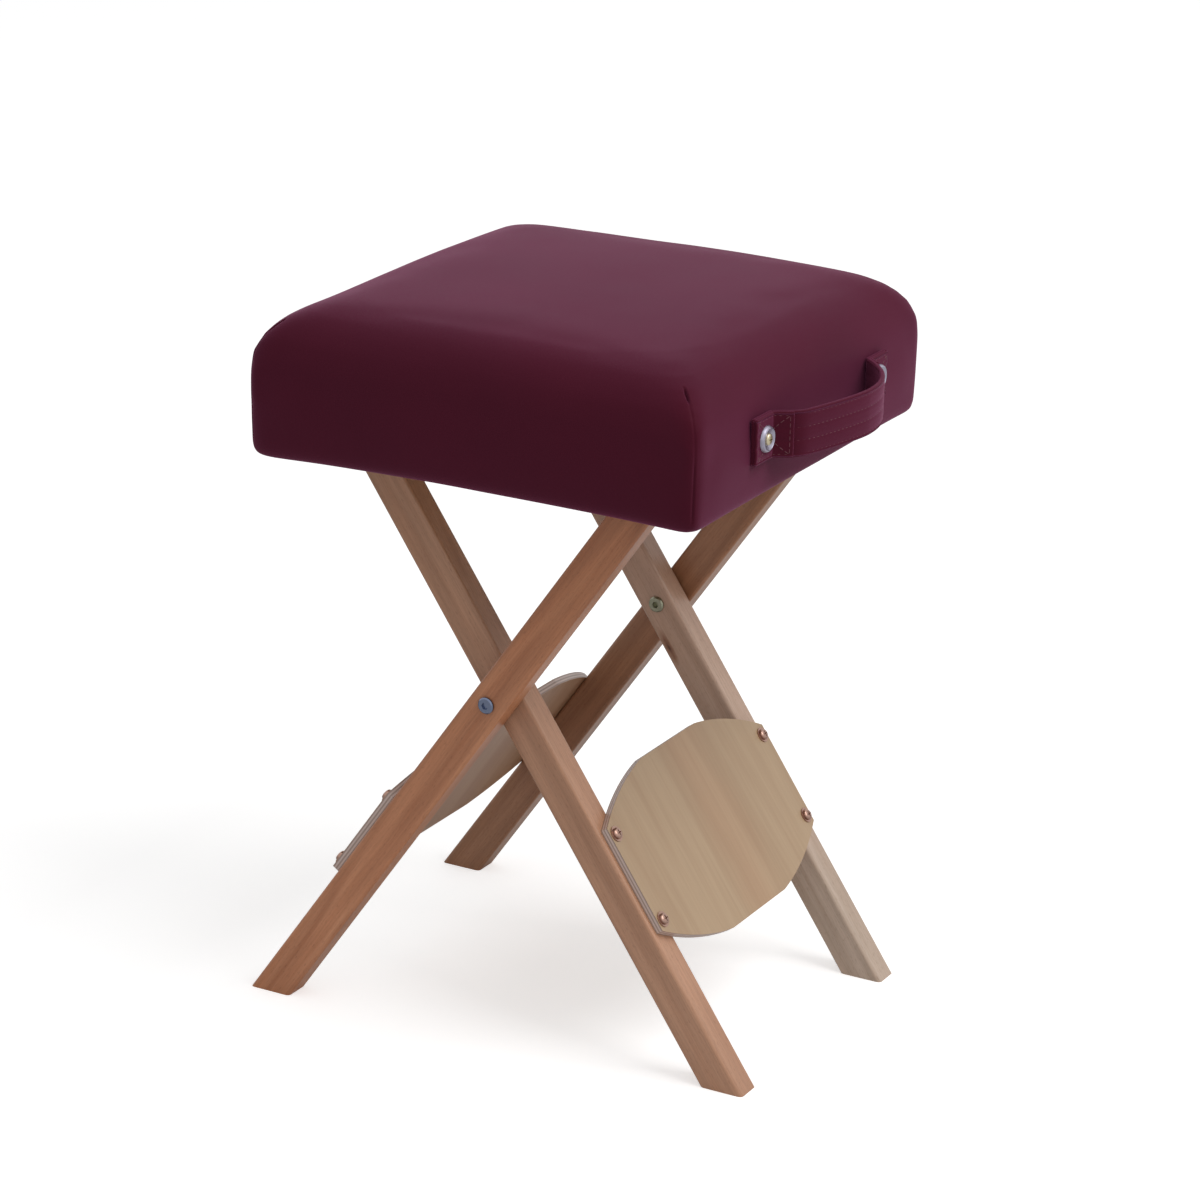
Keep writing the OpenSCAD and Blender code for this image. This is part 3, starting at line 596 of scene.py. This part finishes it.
def puff(piece, pressure, cap):
    """Swells a closed piece by cloth simulation, and lets no point move past cap."""
    ways = [v.normal.copy() for v in piece.data.vertices]
    for vertex, way in zip(piece.data.vertices, ways):
        vertex.co -= way * PUFF_START
    start = [v.co.copy() for v in piece.data.vertices]
    simulated(piece, pressure, [i for i, p in enumerate(start) if under_hem(p)])
    steps = [vertex.co - place for vertex, place in zip(piece.data.vertices, start)]
    moved = max(step.length for step in steps)
    steps = [step * min(1, cap / max(step.length, TINY)) for step in steps]
    for vertex, place, way, step in zip(piece.data.vertices, start, ways, evened(piece, steps, EVEN_ROUNDS)):
        inward = min(0, step.dot(way))
        vertex.co = place + step - way * (inward * (1 - PULL_IN))
    piece.vertex_groups.clear()
    return moved


reach = puff(seat, PUFF_PRESSURE, PUFF_CAP)
print("the cloth wanted to move", round(reach / MM, 1), "mm")

# %% [markdown]
# The foam doesn't fill the cover evenly. In the photograph the front corner of the stop end and the back
# edge stand out and up a little more than a plain box would. Each is made as a smooth bulge that dies away
# with distance, because that moves the points without adding an edge.

# %% Where the foam fills the cover most
CORNER_OUT = 0.0026
CORNER_UP = 0.0031
CORNER_R_FULL = 0.05
BACK_UP = 0.0022
BACK_R_FULL = 0.045
BACK_FROM, BACK_RUN = -0.04, 0.12


def eased(x):
    """A smooth step from 0 to 1."""
    x = min(1.0, max(0.0, x))
    return x * x * (3 - 2 * x)


def fading(distance, reach):
    """A smooth bulge: 1 at no distance, and almost nothing at twice the reach."""
    return math.exp(-(distance / reach) ** 2)


def filled(point):
    """How the foam moves a point: most at the front corner of the stop end and at the back edge."""
    away = point - seat_middle
    high = eased((point.z - seat_low.z) / (2 * half_seat.z)) ** 2
    full = fading(math.hypot(away.x + half_seat.x, away.y + half_seat.y), CORNER_R_FULL)
    back = fading(half_seat.y - away.y, BACK_R_FULL) * eased((away.x - BACK_FROM) / BACK_RUN)
    out = CORNER_OUT * full * math.sqrt(0.5)
    return Vector((-out, -out + BACK_UP * back * high / 2, (CORNER_UP * full + BACK_UP * back) * high))


print("up to", round(CORNER_UP / MM, 1), "mm fuller at a corner,", round(BACK_UP / MM, 1), "mm at the back")

# %% [markdown]
# The hem is pulled under by hand and stapled, so its lower line is never quite straight: it hangs a little
# lower at the stop end, and lowest beside each corner, where the fabric is folded twice. Cutting the form
# again would leave a hard line, so the points near the hem are only moved down, less the higher they are.

# %% A hand-stapled hem
HEM_SAG = 0.0012
HEM_FADE = 0.028
STOP_CORNER_SAG = 0.0018
STOP_SIDE_SAG = 0.0018
STOP_SIDE_RISE = 1.3
HANDLE_CORNER_SAG = 0.0010
SAG_R = 0.030
SAG_INSET = Vector((0.012, 0.004, 0))


def sag(point):
    """How far the hem hangs lower at a point: more at the stop end, and most beside the corners."""
    low = max(0.0, 1 - (point.z - seat_low.z) / HEM_FADE)
    reach = half_seat - SAG_INSET
    away = point - seat_middle
    stop_side = STOP_SIDE_SAG * eased(-away.x / half_seat.x * STOP_SIDE_RISE)
    to_corner = math.hypot(abs(away.x) - reach.x, abs(away.y) - reach.y)
    corner = HANDLE_CORNER_SAG if away.x > 0 else STOP_CORNER_SAG
    return (HEM_SAG + stop_side + corner * fading(to_corner, SAG_R)) * eased(low)


print("the hem hangs up to", round((HEM_SAG + STOP_SIDE_SAG + STOP_CORNER_SAG) / MM, 1), "mm lower")

# %% [markdown]
# The cells leave faint ridges round the crown, which a real stretched cover doesn't have. Plain smoothing
# would shrink the seat, so each round pulls the points in and then pushes them back out a little more. The
# faces then get a slow unevenness, because foam gives way differently from place to place.

# %% Iron the seat and shape it
UNEVEN = 0.0005
UNEVEN_SCALE = 14
IRON_ROUNDS = 12
IRON_PULL, IRON_PUSH = 0.5, 0.52


def ironed(piece, rounds):
    """Takes small ridges out of a piece and keeps its size."""
    for step in (IRON_PULL, -IRON_PUSH) * rounds:
        places = [vertex.co.copy() for vertex in piece.data.vertices]
        for vertex, place, near in zip(piece.data.vertices, places, evened(piece, places, 1)):
            vertex.co = place + (near - place) * 2 * step


ironed(seat, IRON_ROUNDS)
for vertex in seat.data.vertices:
    wave = noise.noise(vertex.co * UNEVEN_SCALE)
    vertex.co += vertex.normal * (wave * UNEVEN) + filled(vertex.co) - Vector((0, 0, sag(vertex.co)))
smoother = seat.modifiers.new("smoother", "SUBSURF")
smoother.levels = 1
smoother.render_levels = 1
applied(seat)
print("seat has", len(seat.data.polygons), "faces after one subdivision")

# %% [markdown]
# A real cover is sewn at its upright corners. Each seam runs from the hem up to the round of the top edge,
# where it ends in a small dark dart. Below the dart the stretch pulls the seam nearly shut, and it opens a
# little towards the hem. A dark line in the finish would not catch the light, so the seam is a real groove.

# %% The seam's groove
SEAM_TOP = seat_high.z - 0.0134
DART_LOW = seat_high.z - 0.0182
SEAM_SHUT = seat_high.z - 0.060
SEAM_FOOT = seat_low.z + 0.004
SEAM_HALF = 0.0007
SEAM_DEPTH = 0.0009
DART_DEPTH = 0.0016
SHUT_SHARE = 0.3
TOP_RUN, DART_RUN, SHUT_RUN, FOOT_RUN = 0.002, 0.003, 0.012, 0.008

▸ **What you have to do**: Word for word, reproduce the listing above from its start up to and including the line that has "return math.exp(-(distance / reach) ** 2)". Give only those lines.

▸ **Task output**:
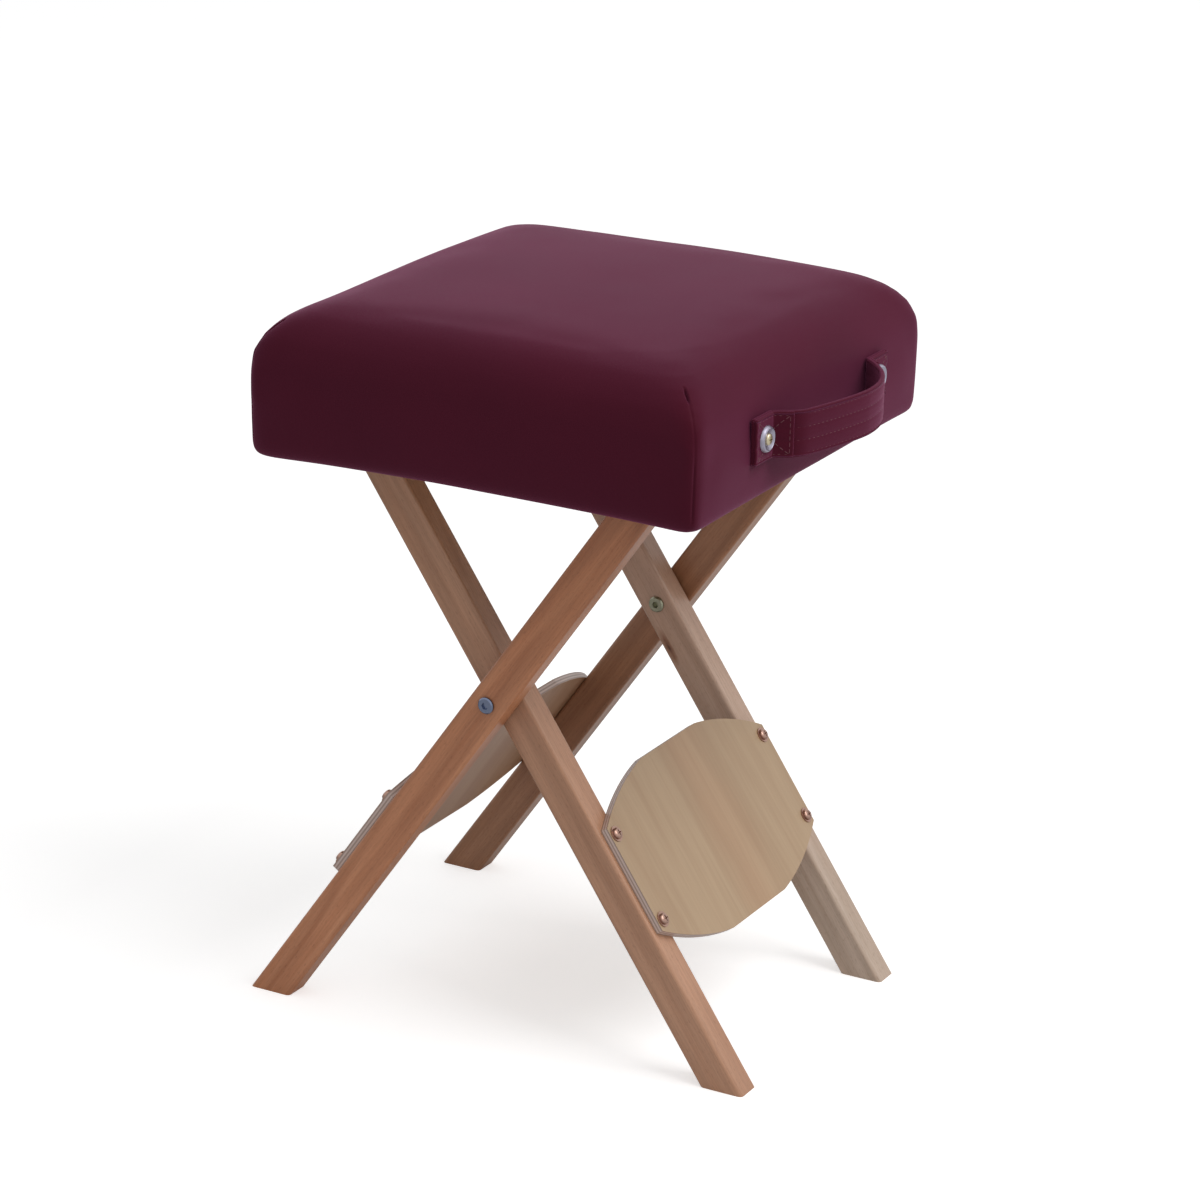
Keep writing the OpenSCAD and Blender code for this image. This is part 3, starting at line 596 of scene.py. This part finishes it.
def puff(piece, pressure, cap):
    """Swells a closed piece by cloth simulation, and lets no point move past cap."""
    ways = [v.normal.copy() for v in piece.data.vertices]
    for vertex, way in zip(piece.data.vertices, ways):
        vertex.co -= way * PUFF_START
    start = [v.co.copy() for v in piece.data.vertices]
    simulated(piece, pressure, [i for i, p in enumerate(start) if under_hem(p)])
    steps = [vertex.co - place for vertex, place in zip(piece.data.vertices, start)]
    moved = max(step.length for step in steps)
    steps = [step * min(1, cap / max(step.length, TINY)) for step in steps]
    for vertex, place, way, step in zip(piece.data.vertices, start, ways, evened(piece, steps, EVEN_ROUNDS)):
        inward = min(0, step.dot(way))
        vertex.co = place + step - way * (inward * (1 - PULL_IN))
    piece.vertex_groups.clear()
    return moved


reach = puff(seat, PUFF_PRESSURE, PUFF_CAP)
print("the cloth wanted to move", round(reach / MM, 1), "mm")

# %% [markdown]
# The foam doesn't fill the cover evenly. In the photograph the front corner of the stop end and the back
# edge stand out and up a little more than a plain box would. Each is made as a smooth bulge that dies away
# with distance, because that moves the points without adding an edge.

# %% Where the foam fills the cover most
CORNER_OUT = 0.0026
CORNER_UP = 0.0031
CORNER_R_FULL = 0.05
BACK_UP = 0.0022
BACK_R_FULL = 0.045
BACK_FROM, BACK_RUN = -0.04, 0.12


def eased(x):
    """A smooth step from 0 to 1."""
    x = min(1.0, max(0.0, x))
    return x * x * (3 - 2 * x)


def fading(distance, reach):
    """A smooth bulge: 1 at no distance, and almost nothing at twice the reach."""
    return math.exp(-(distance / reach) ** 2)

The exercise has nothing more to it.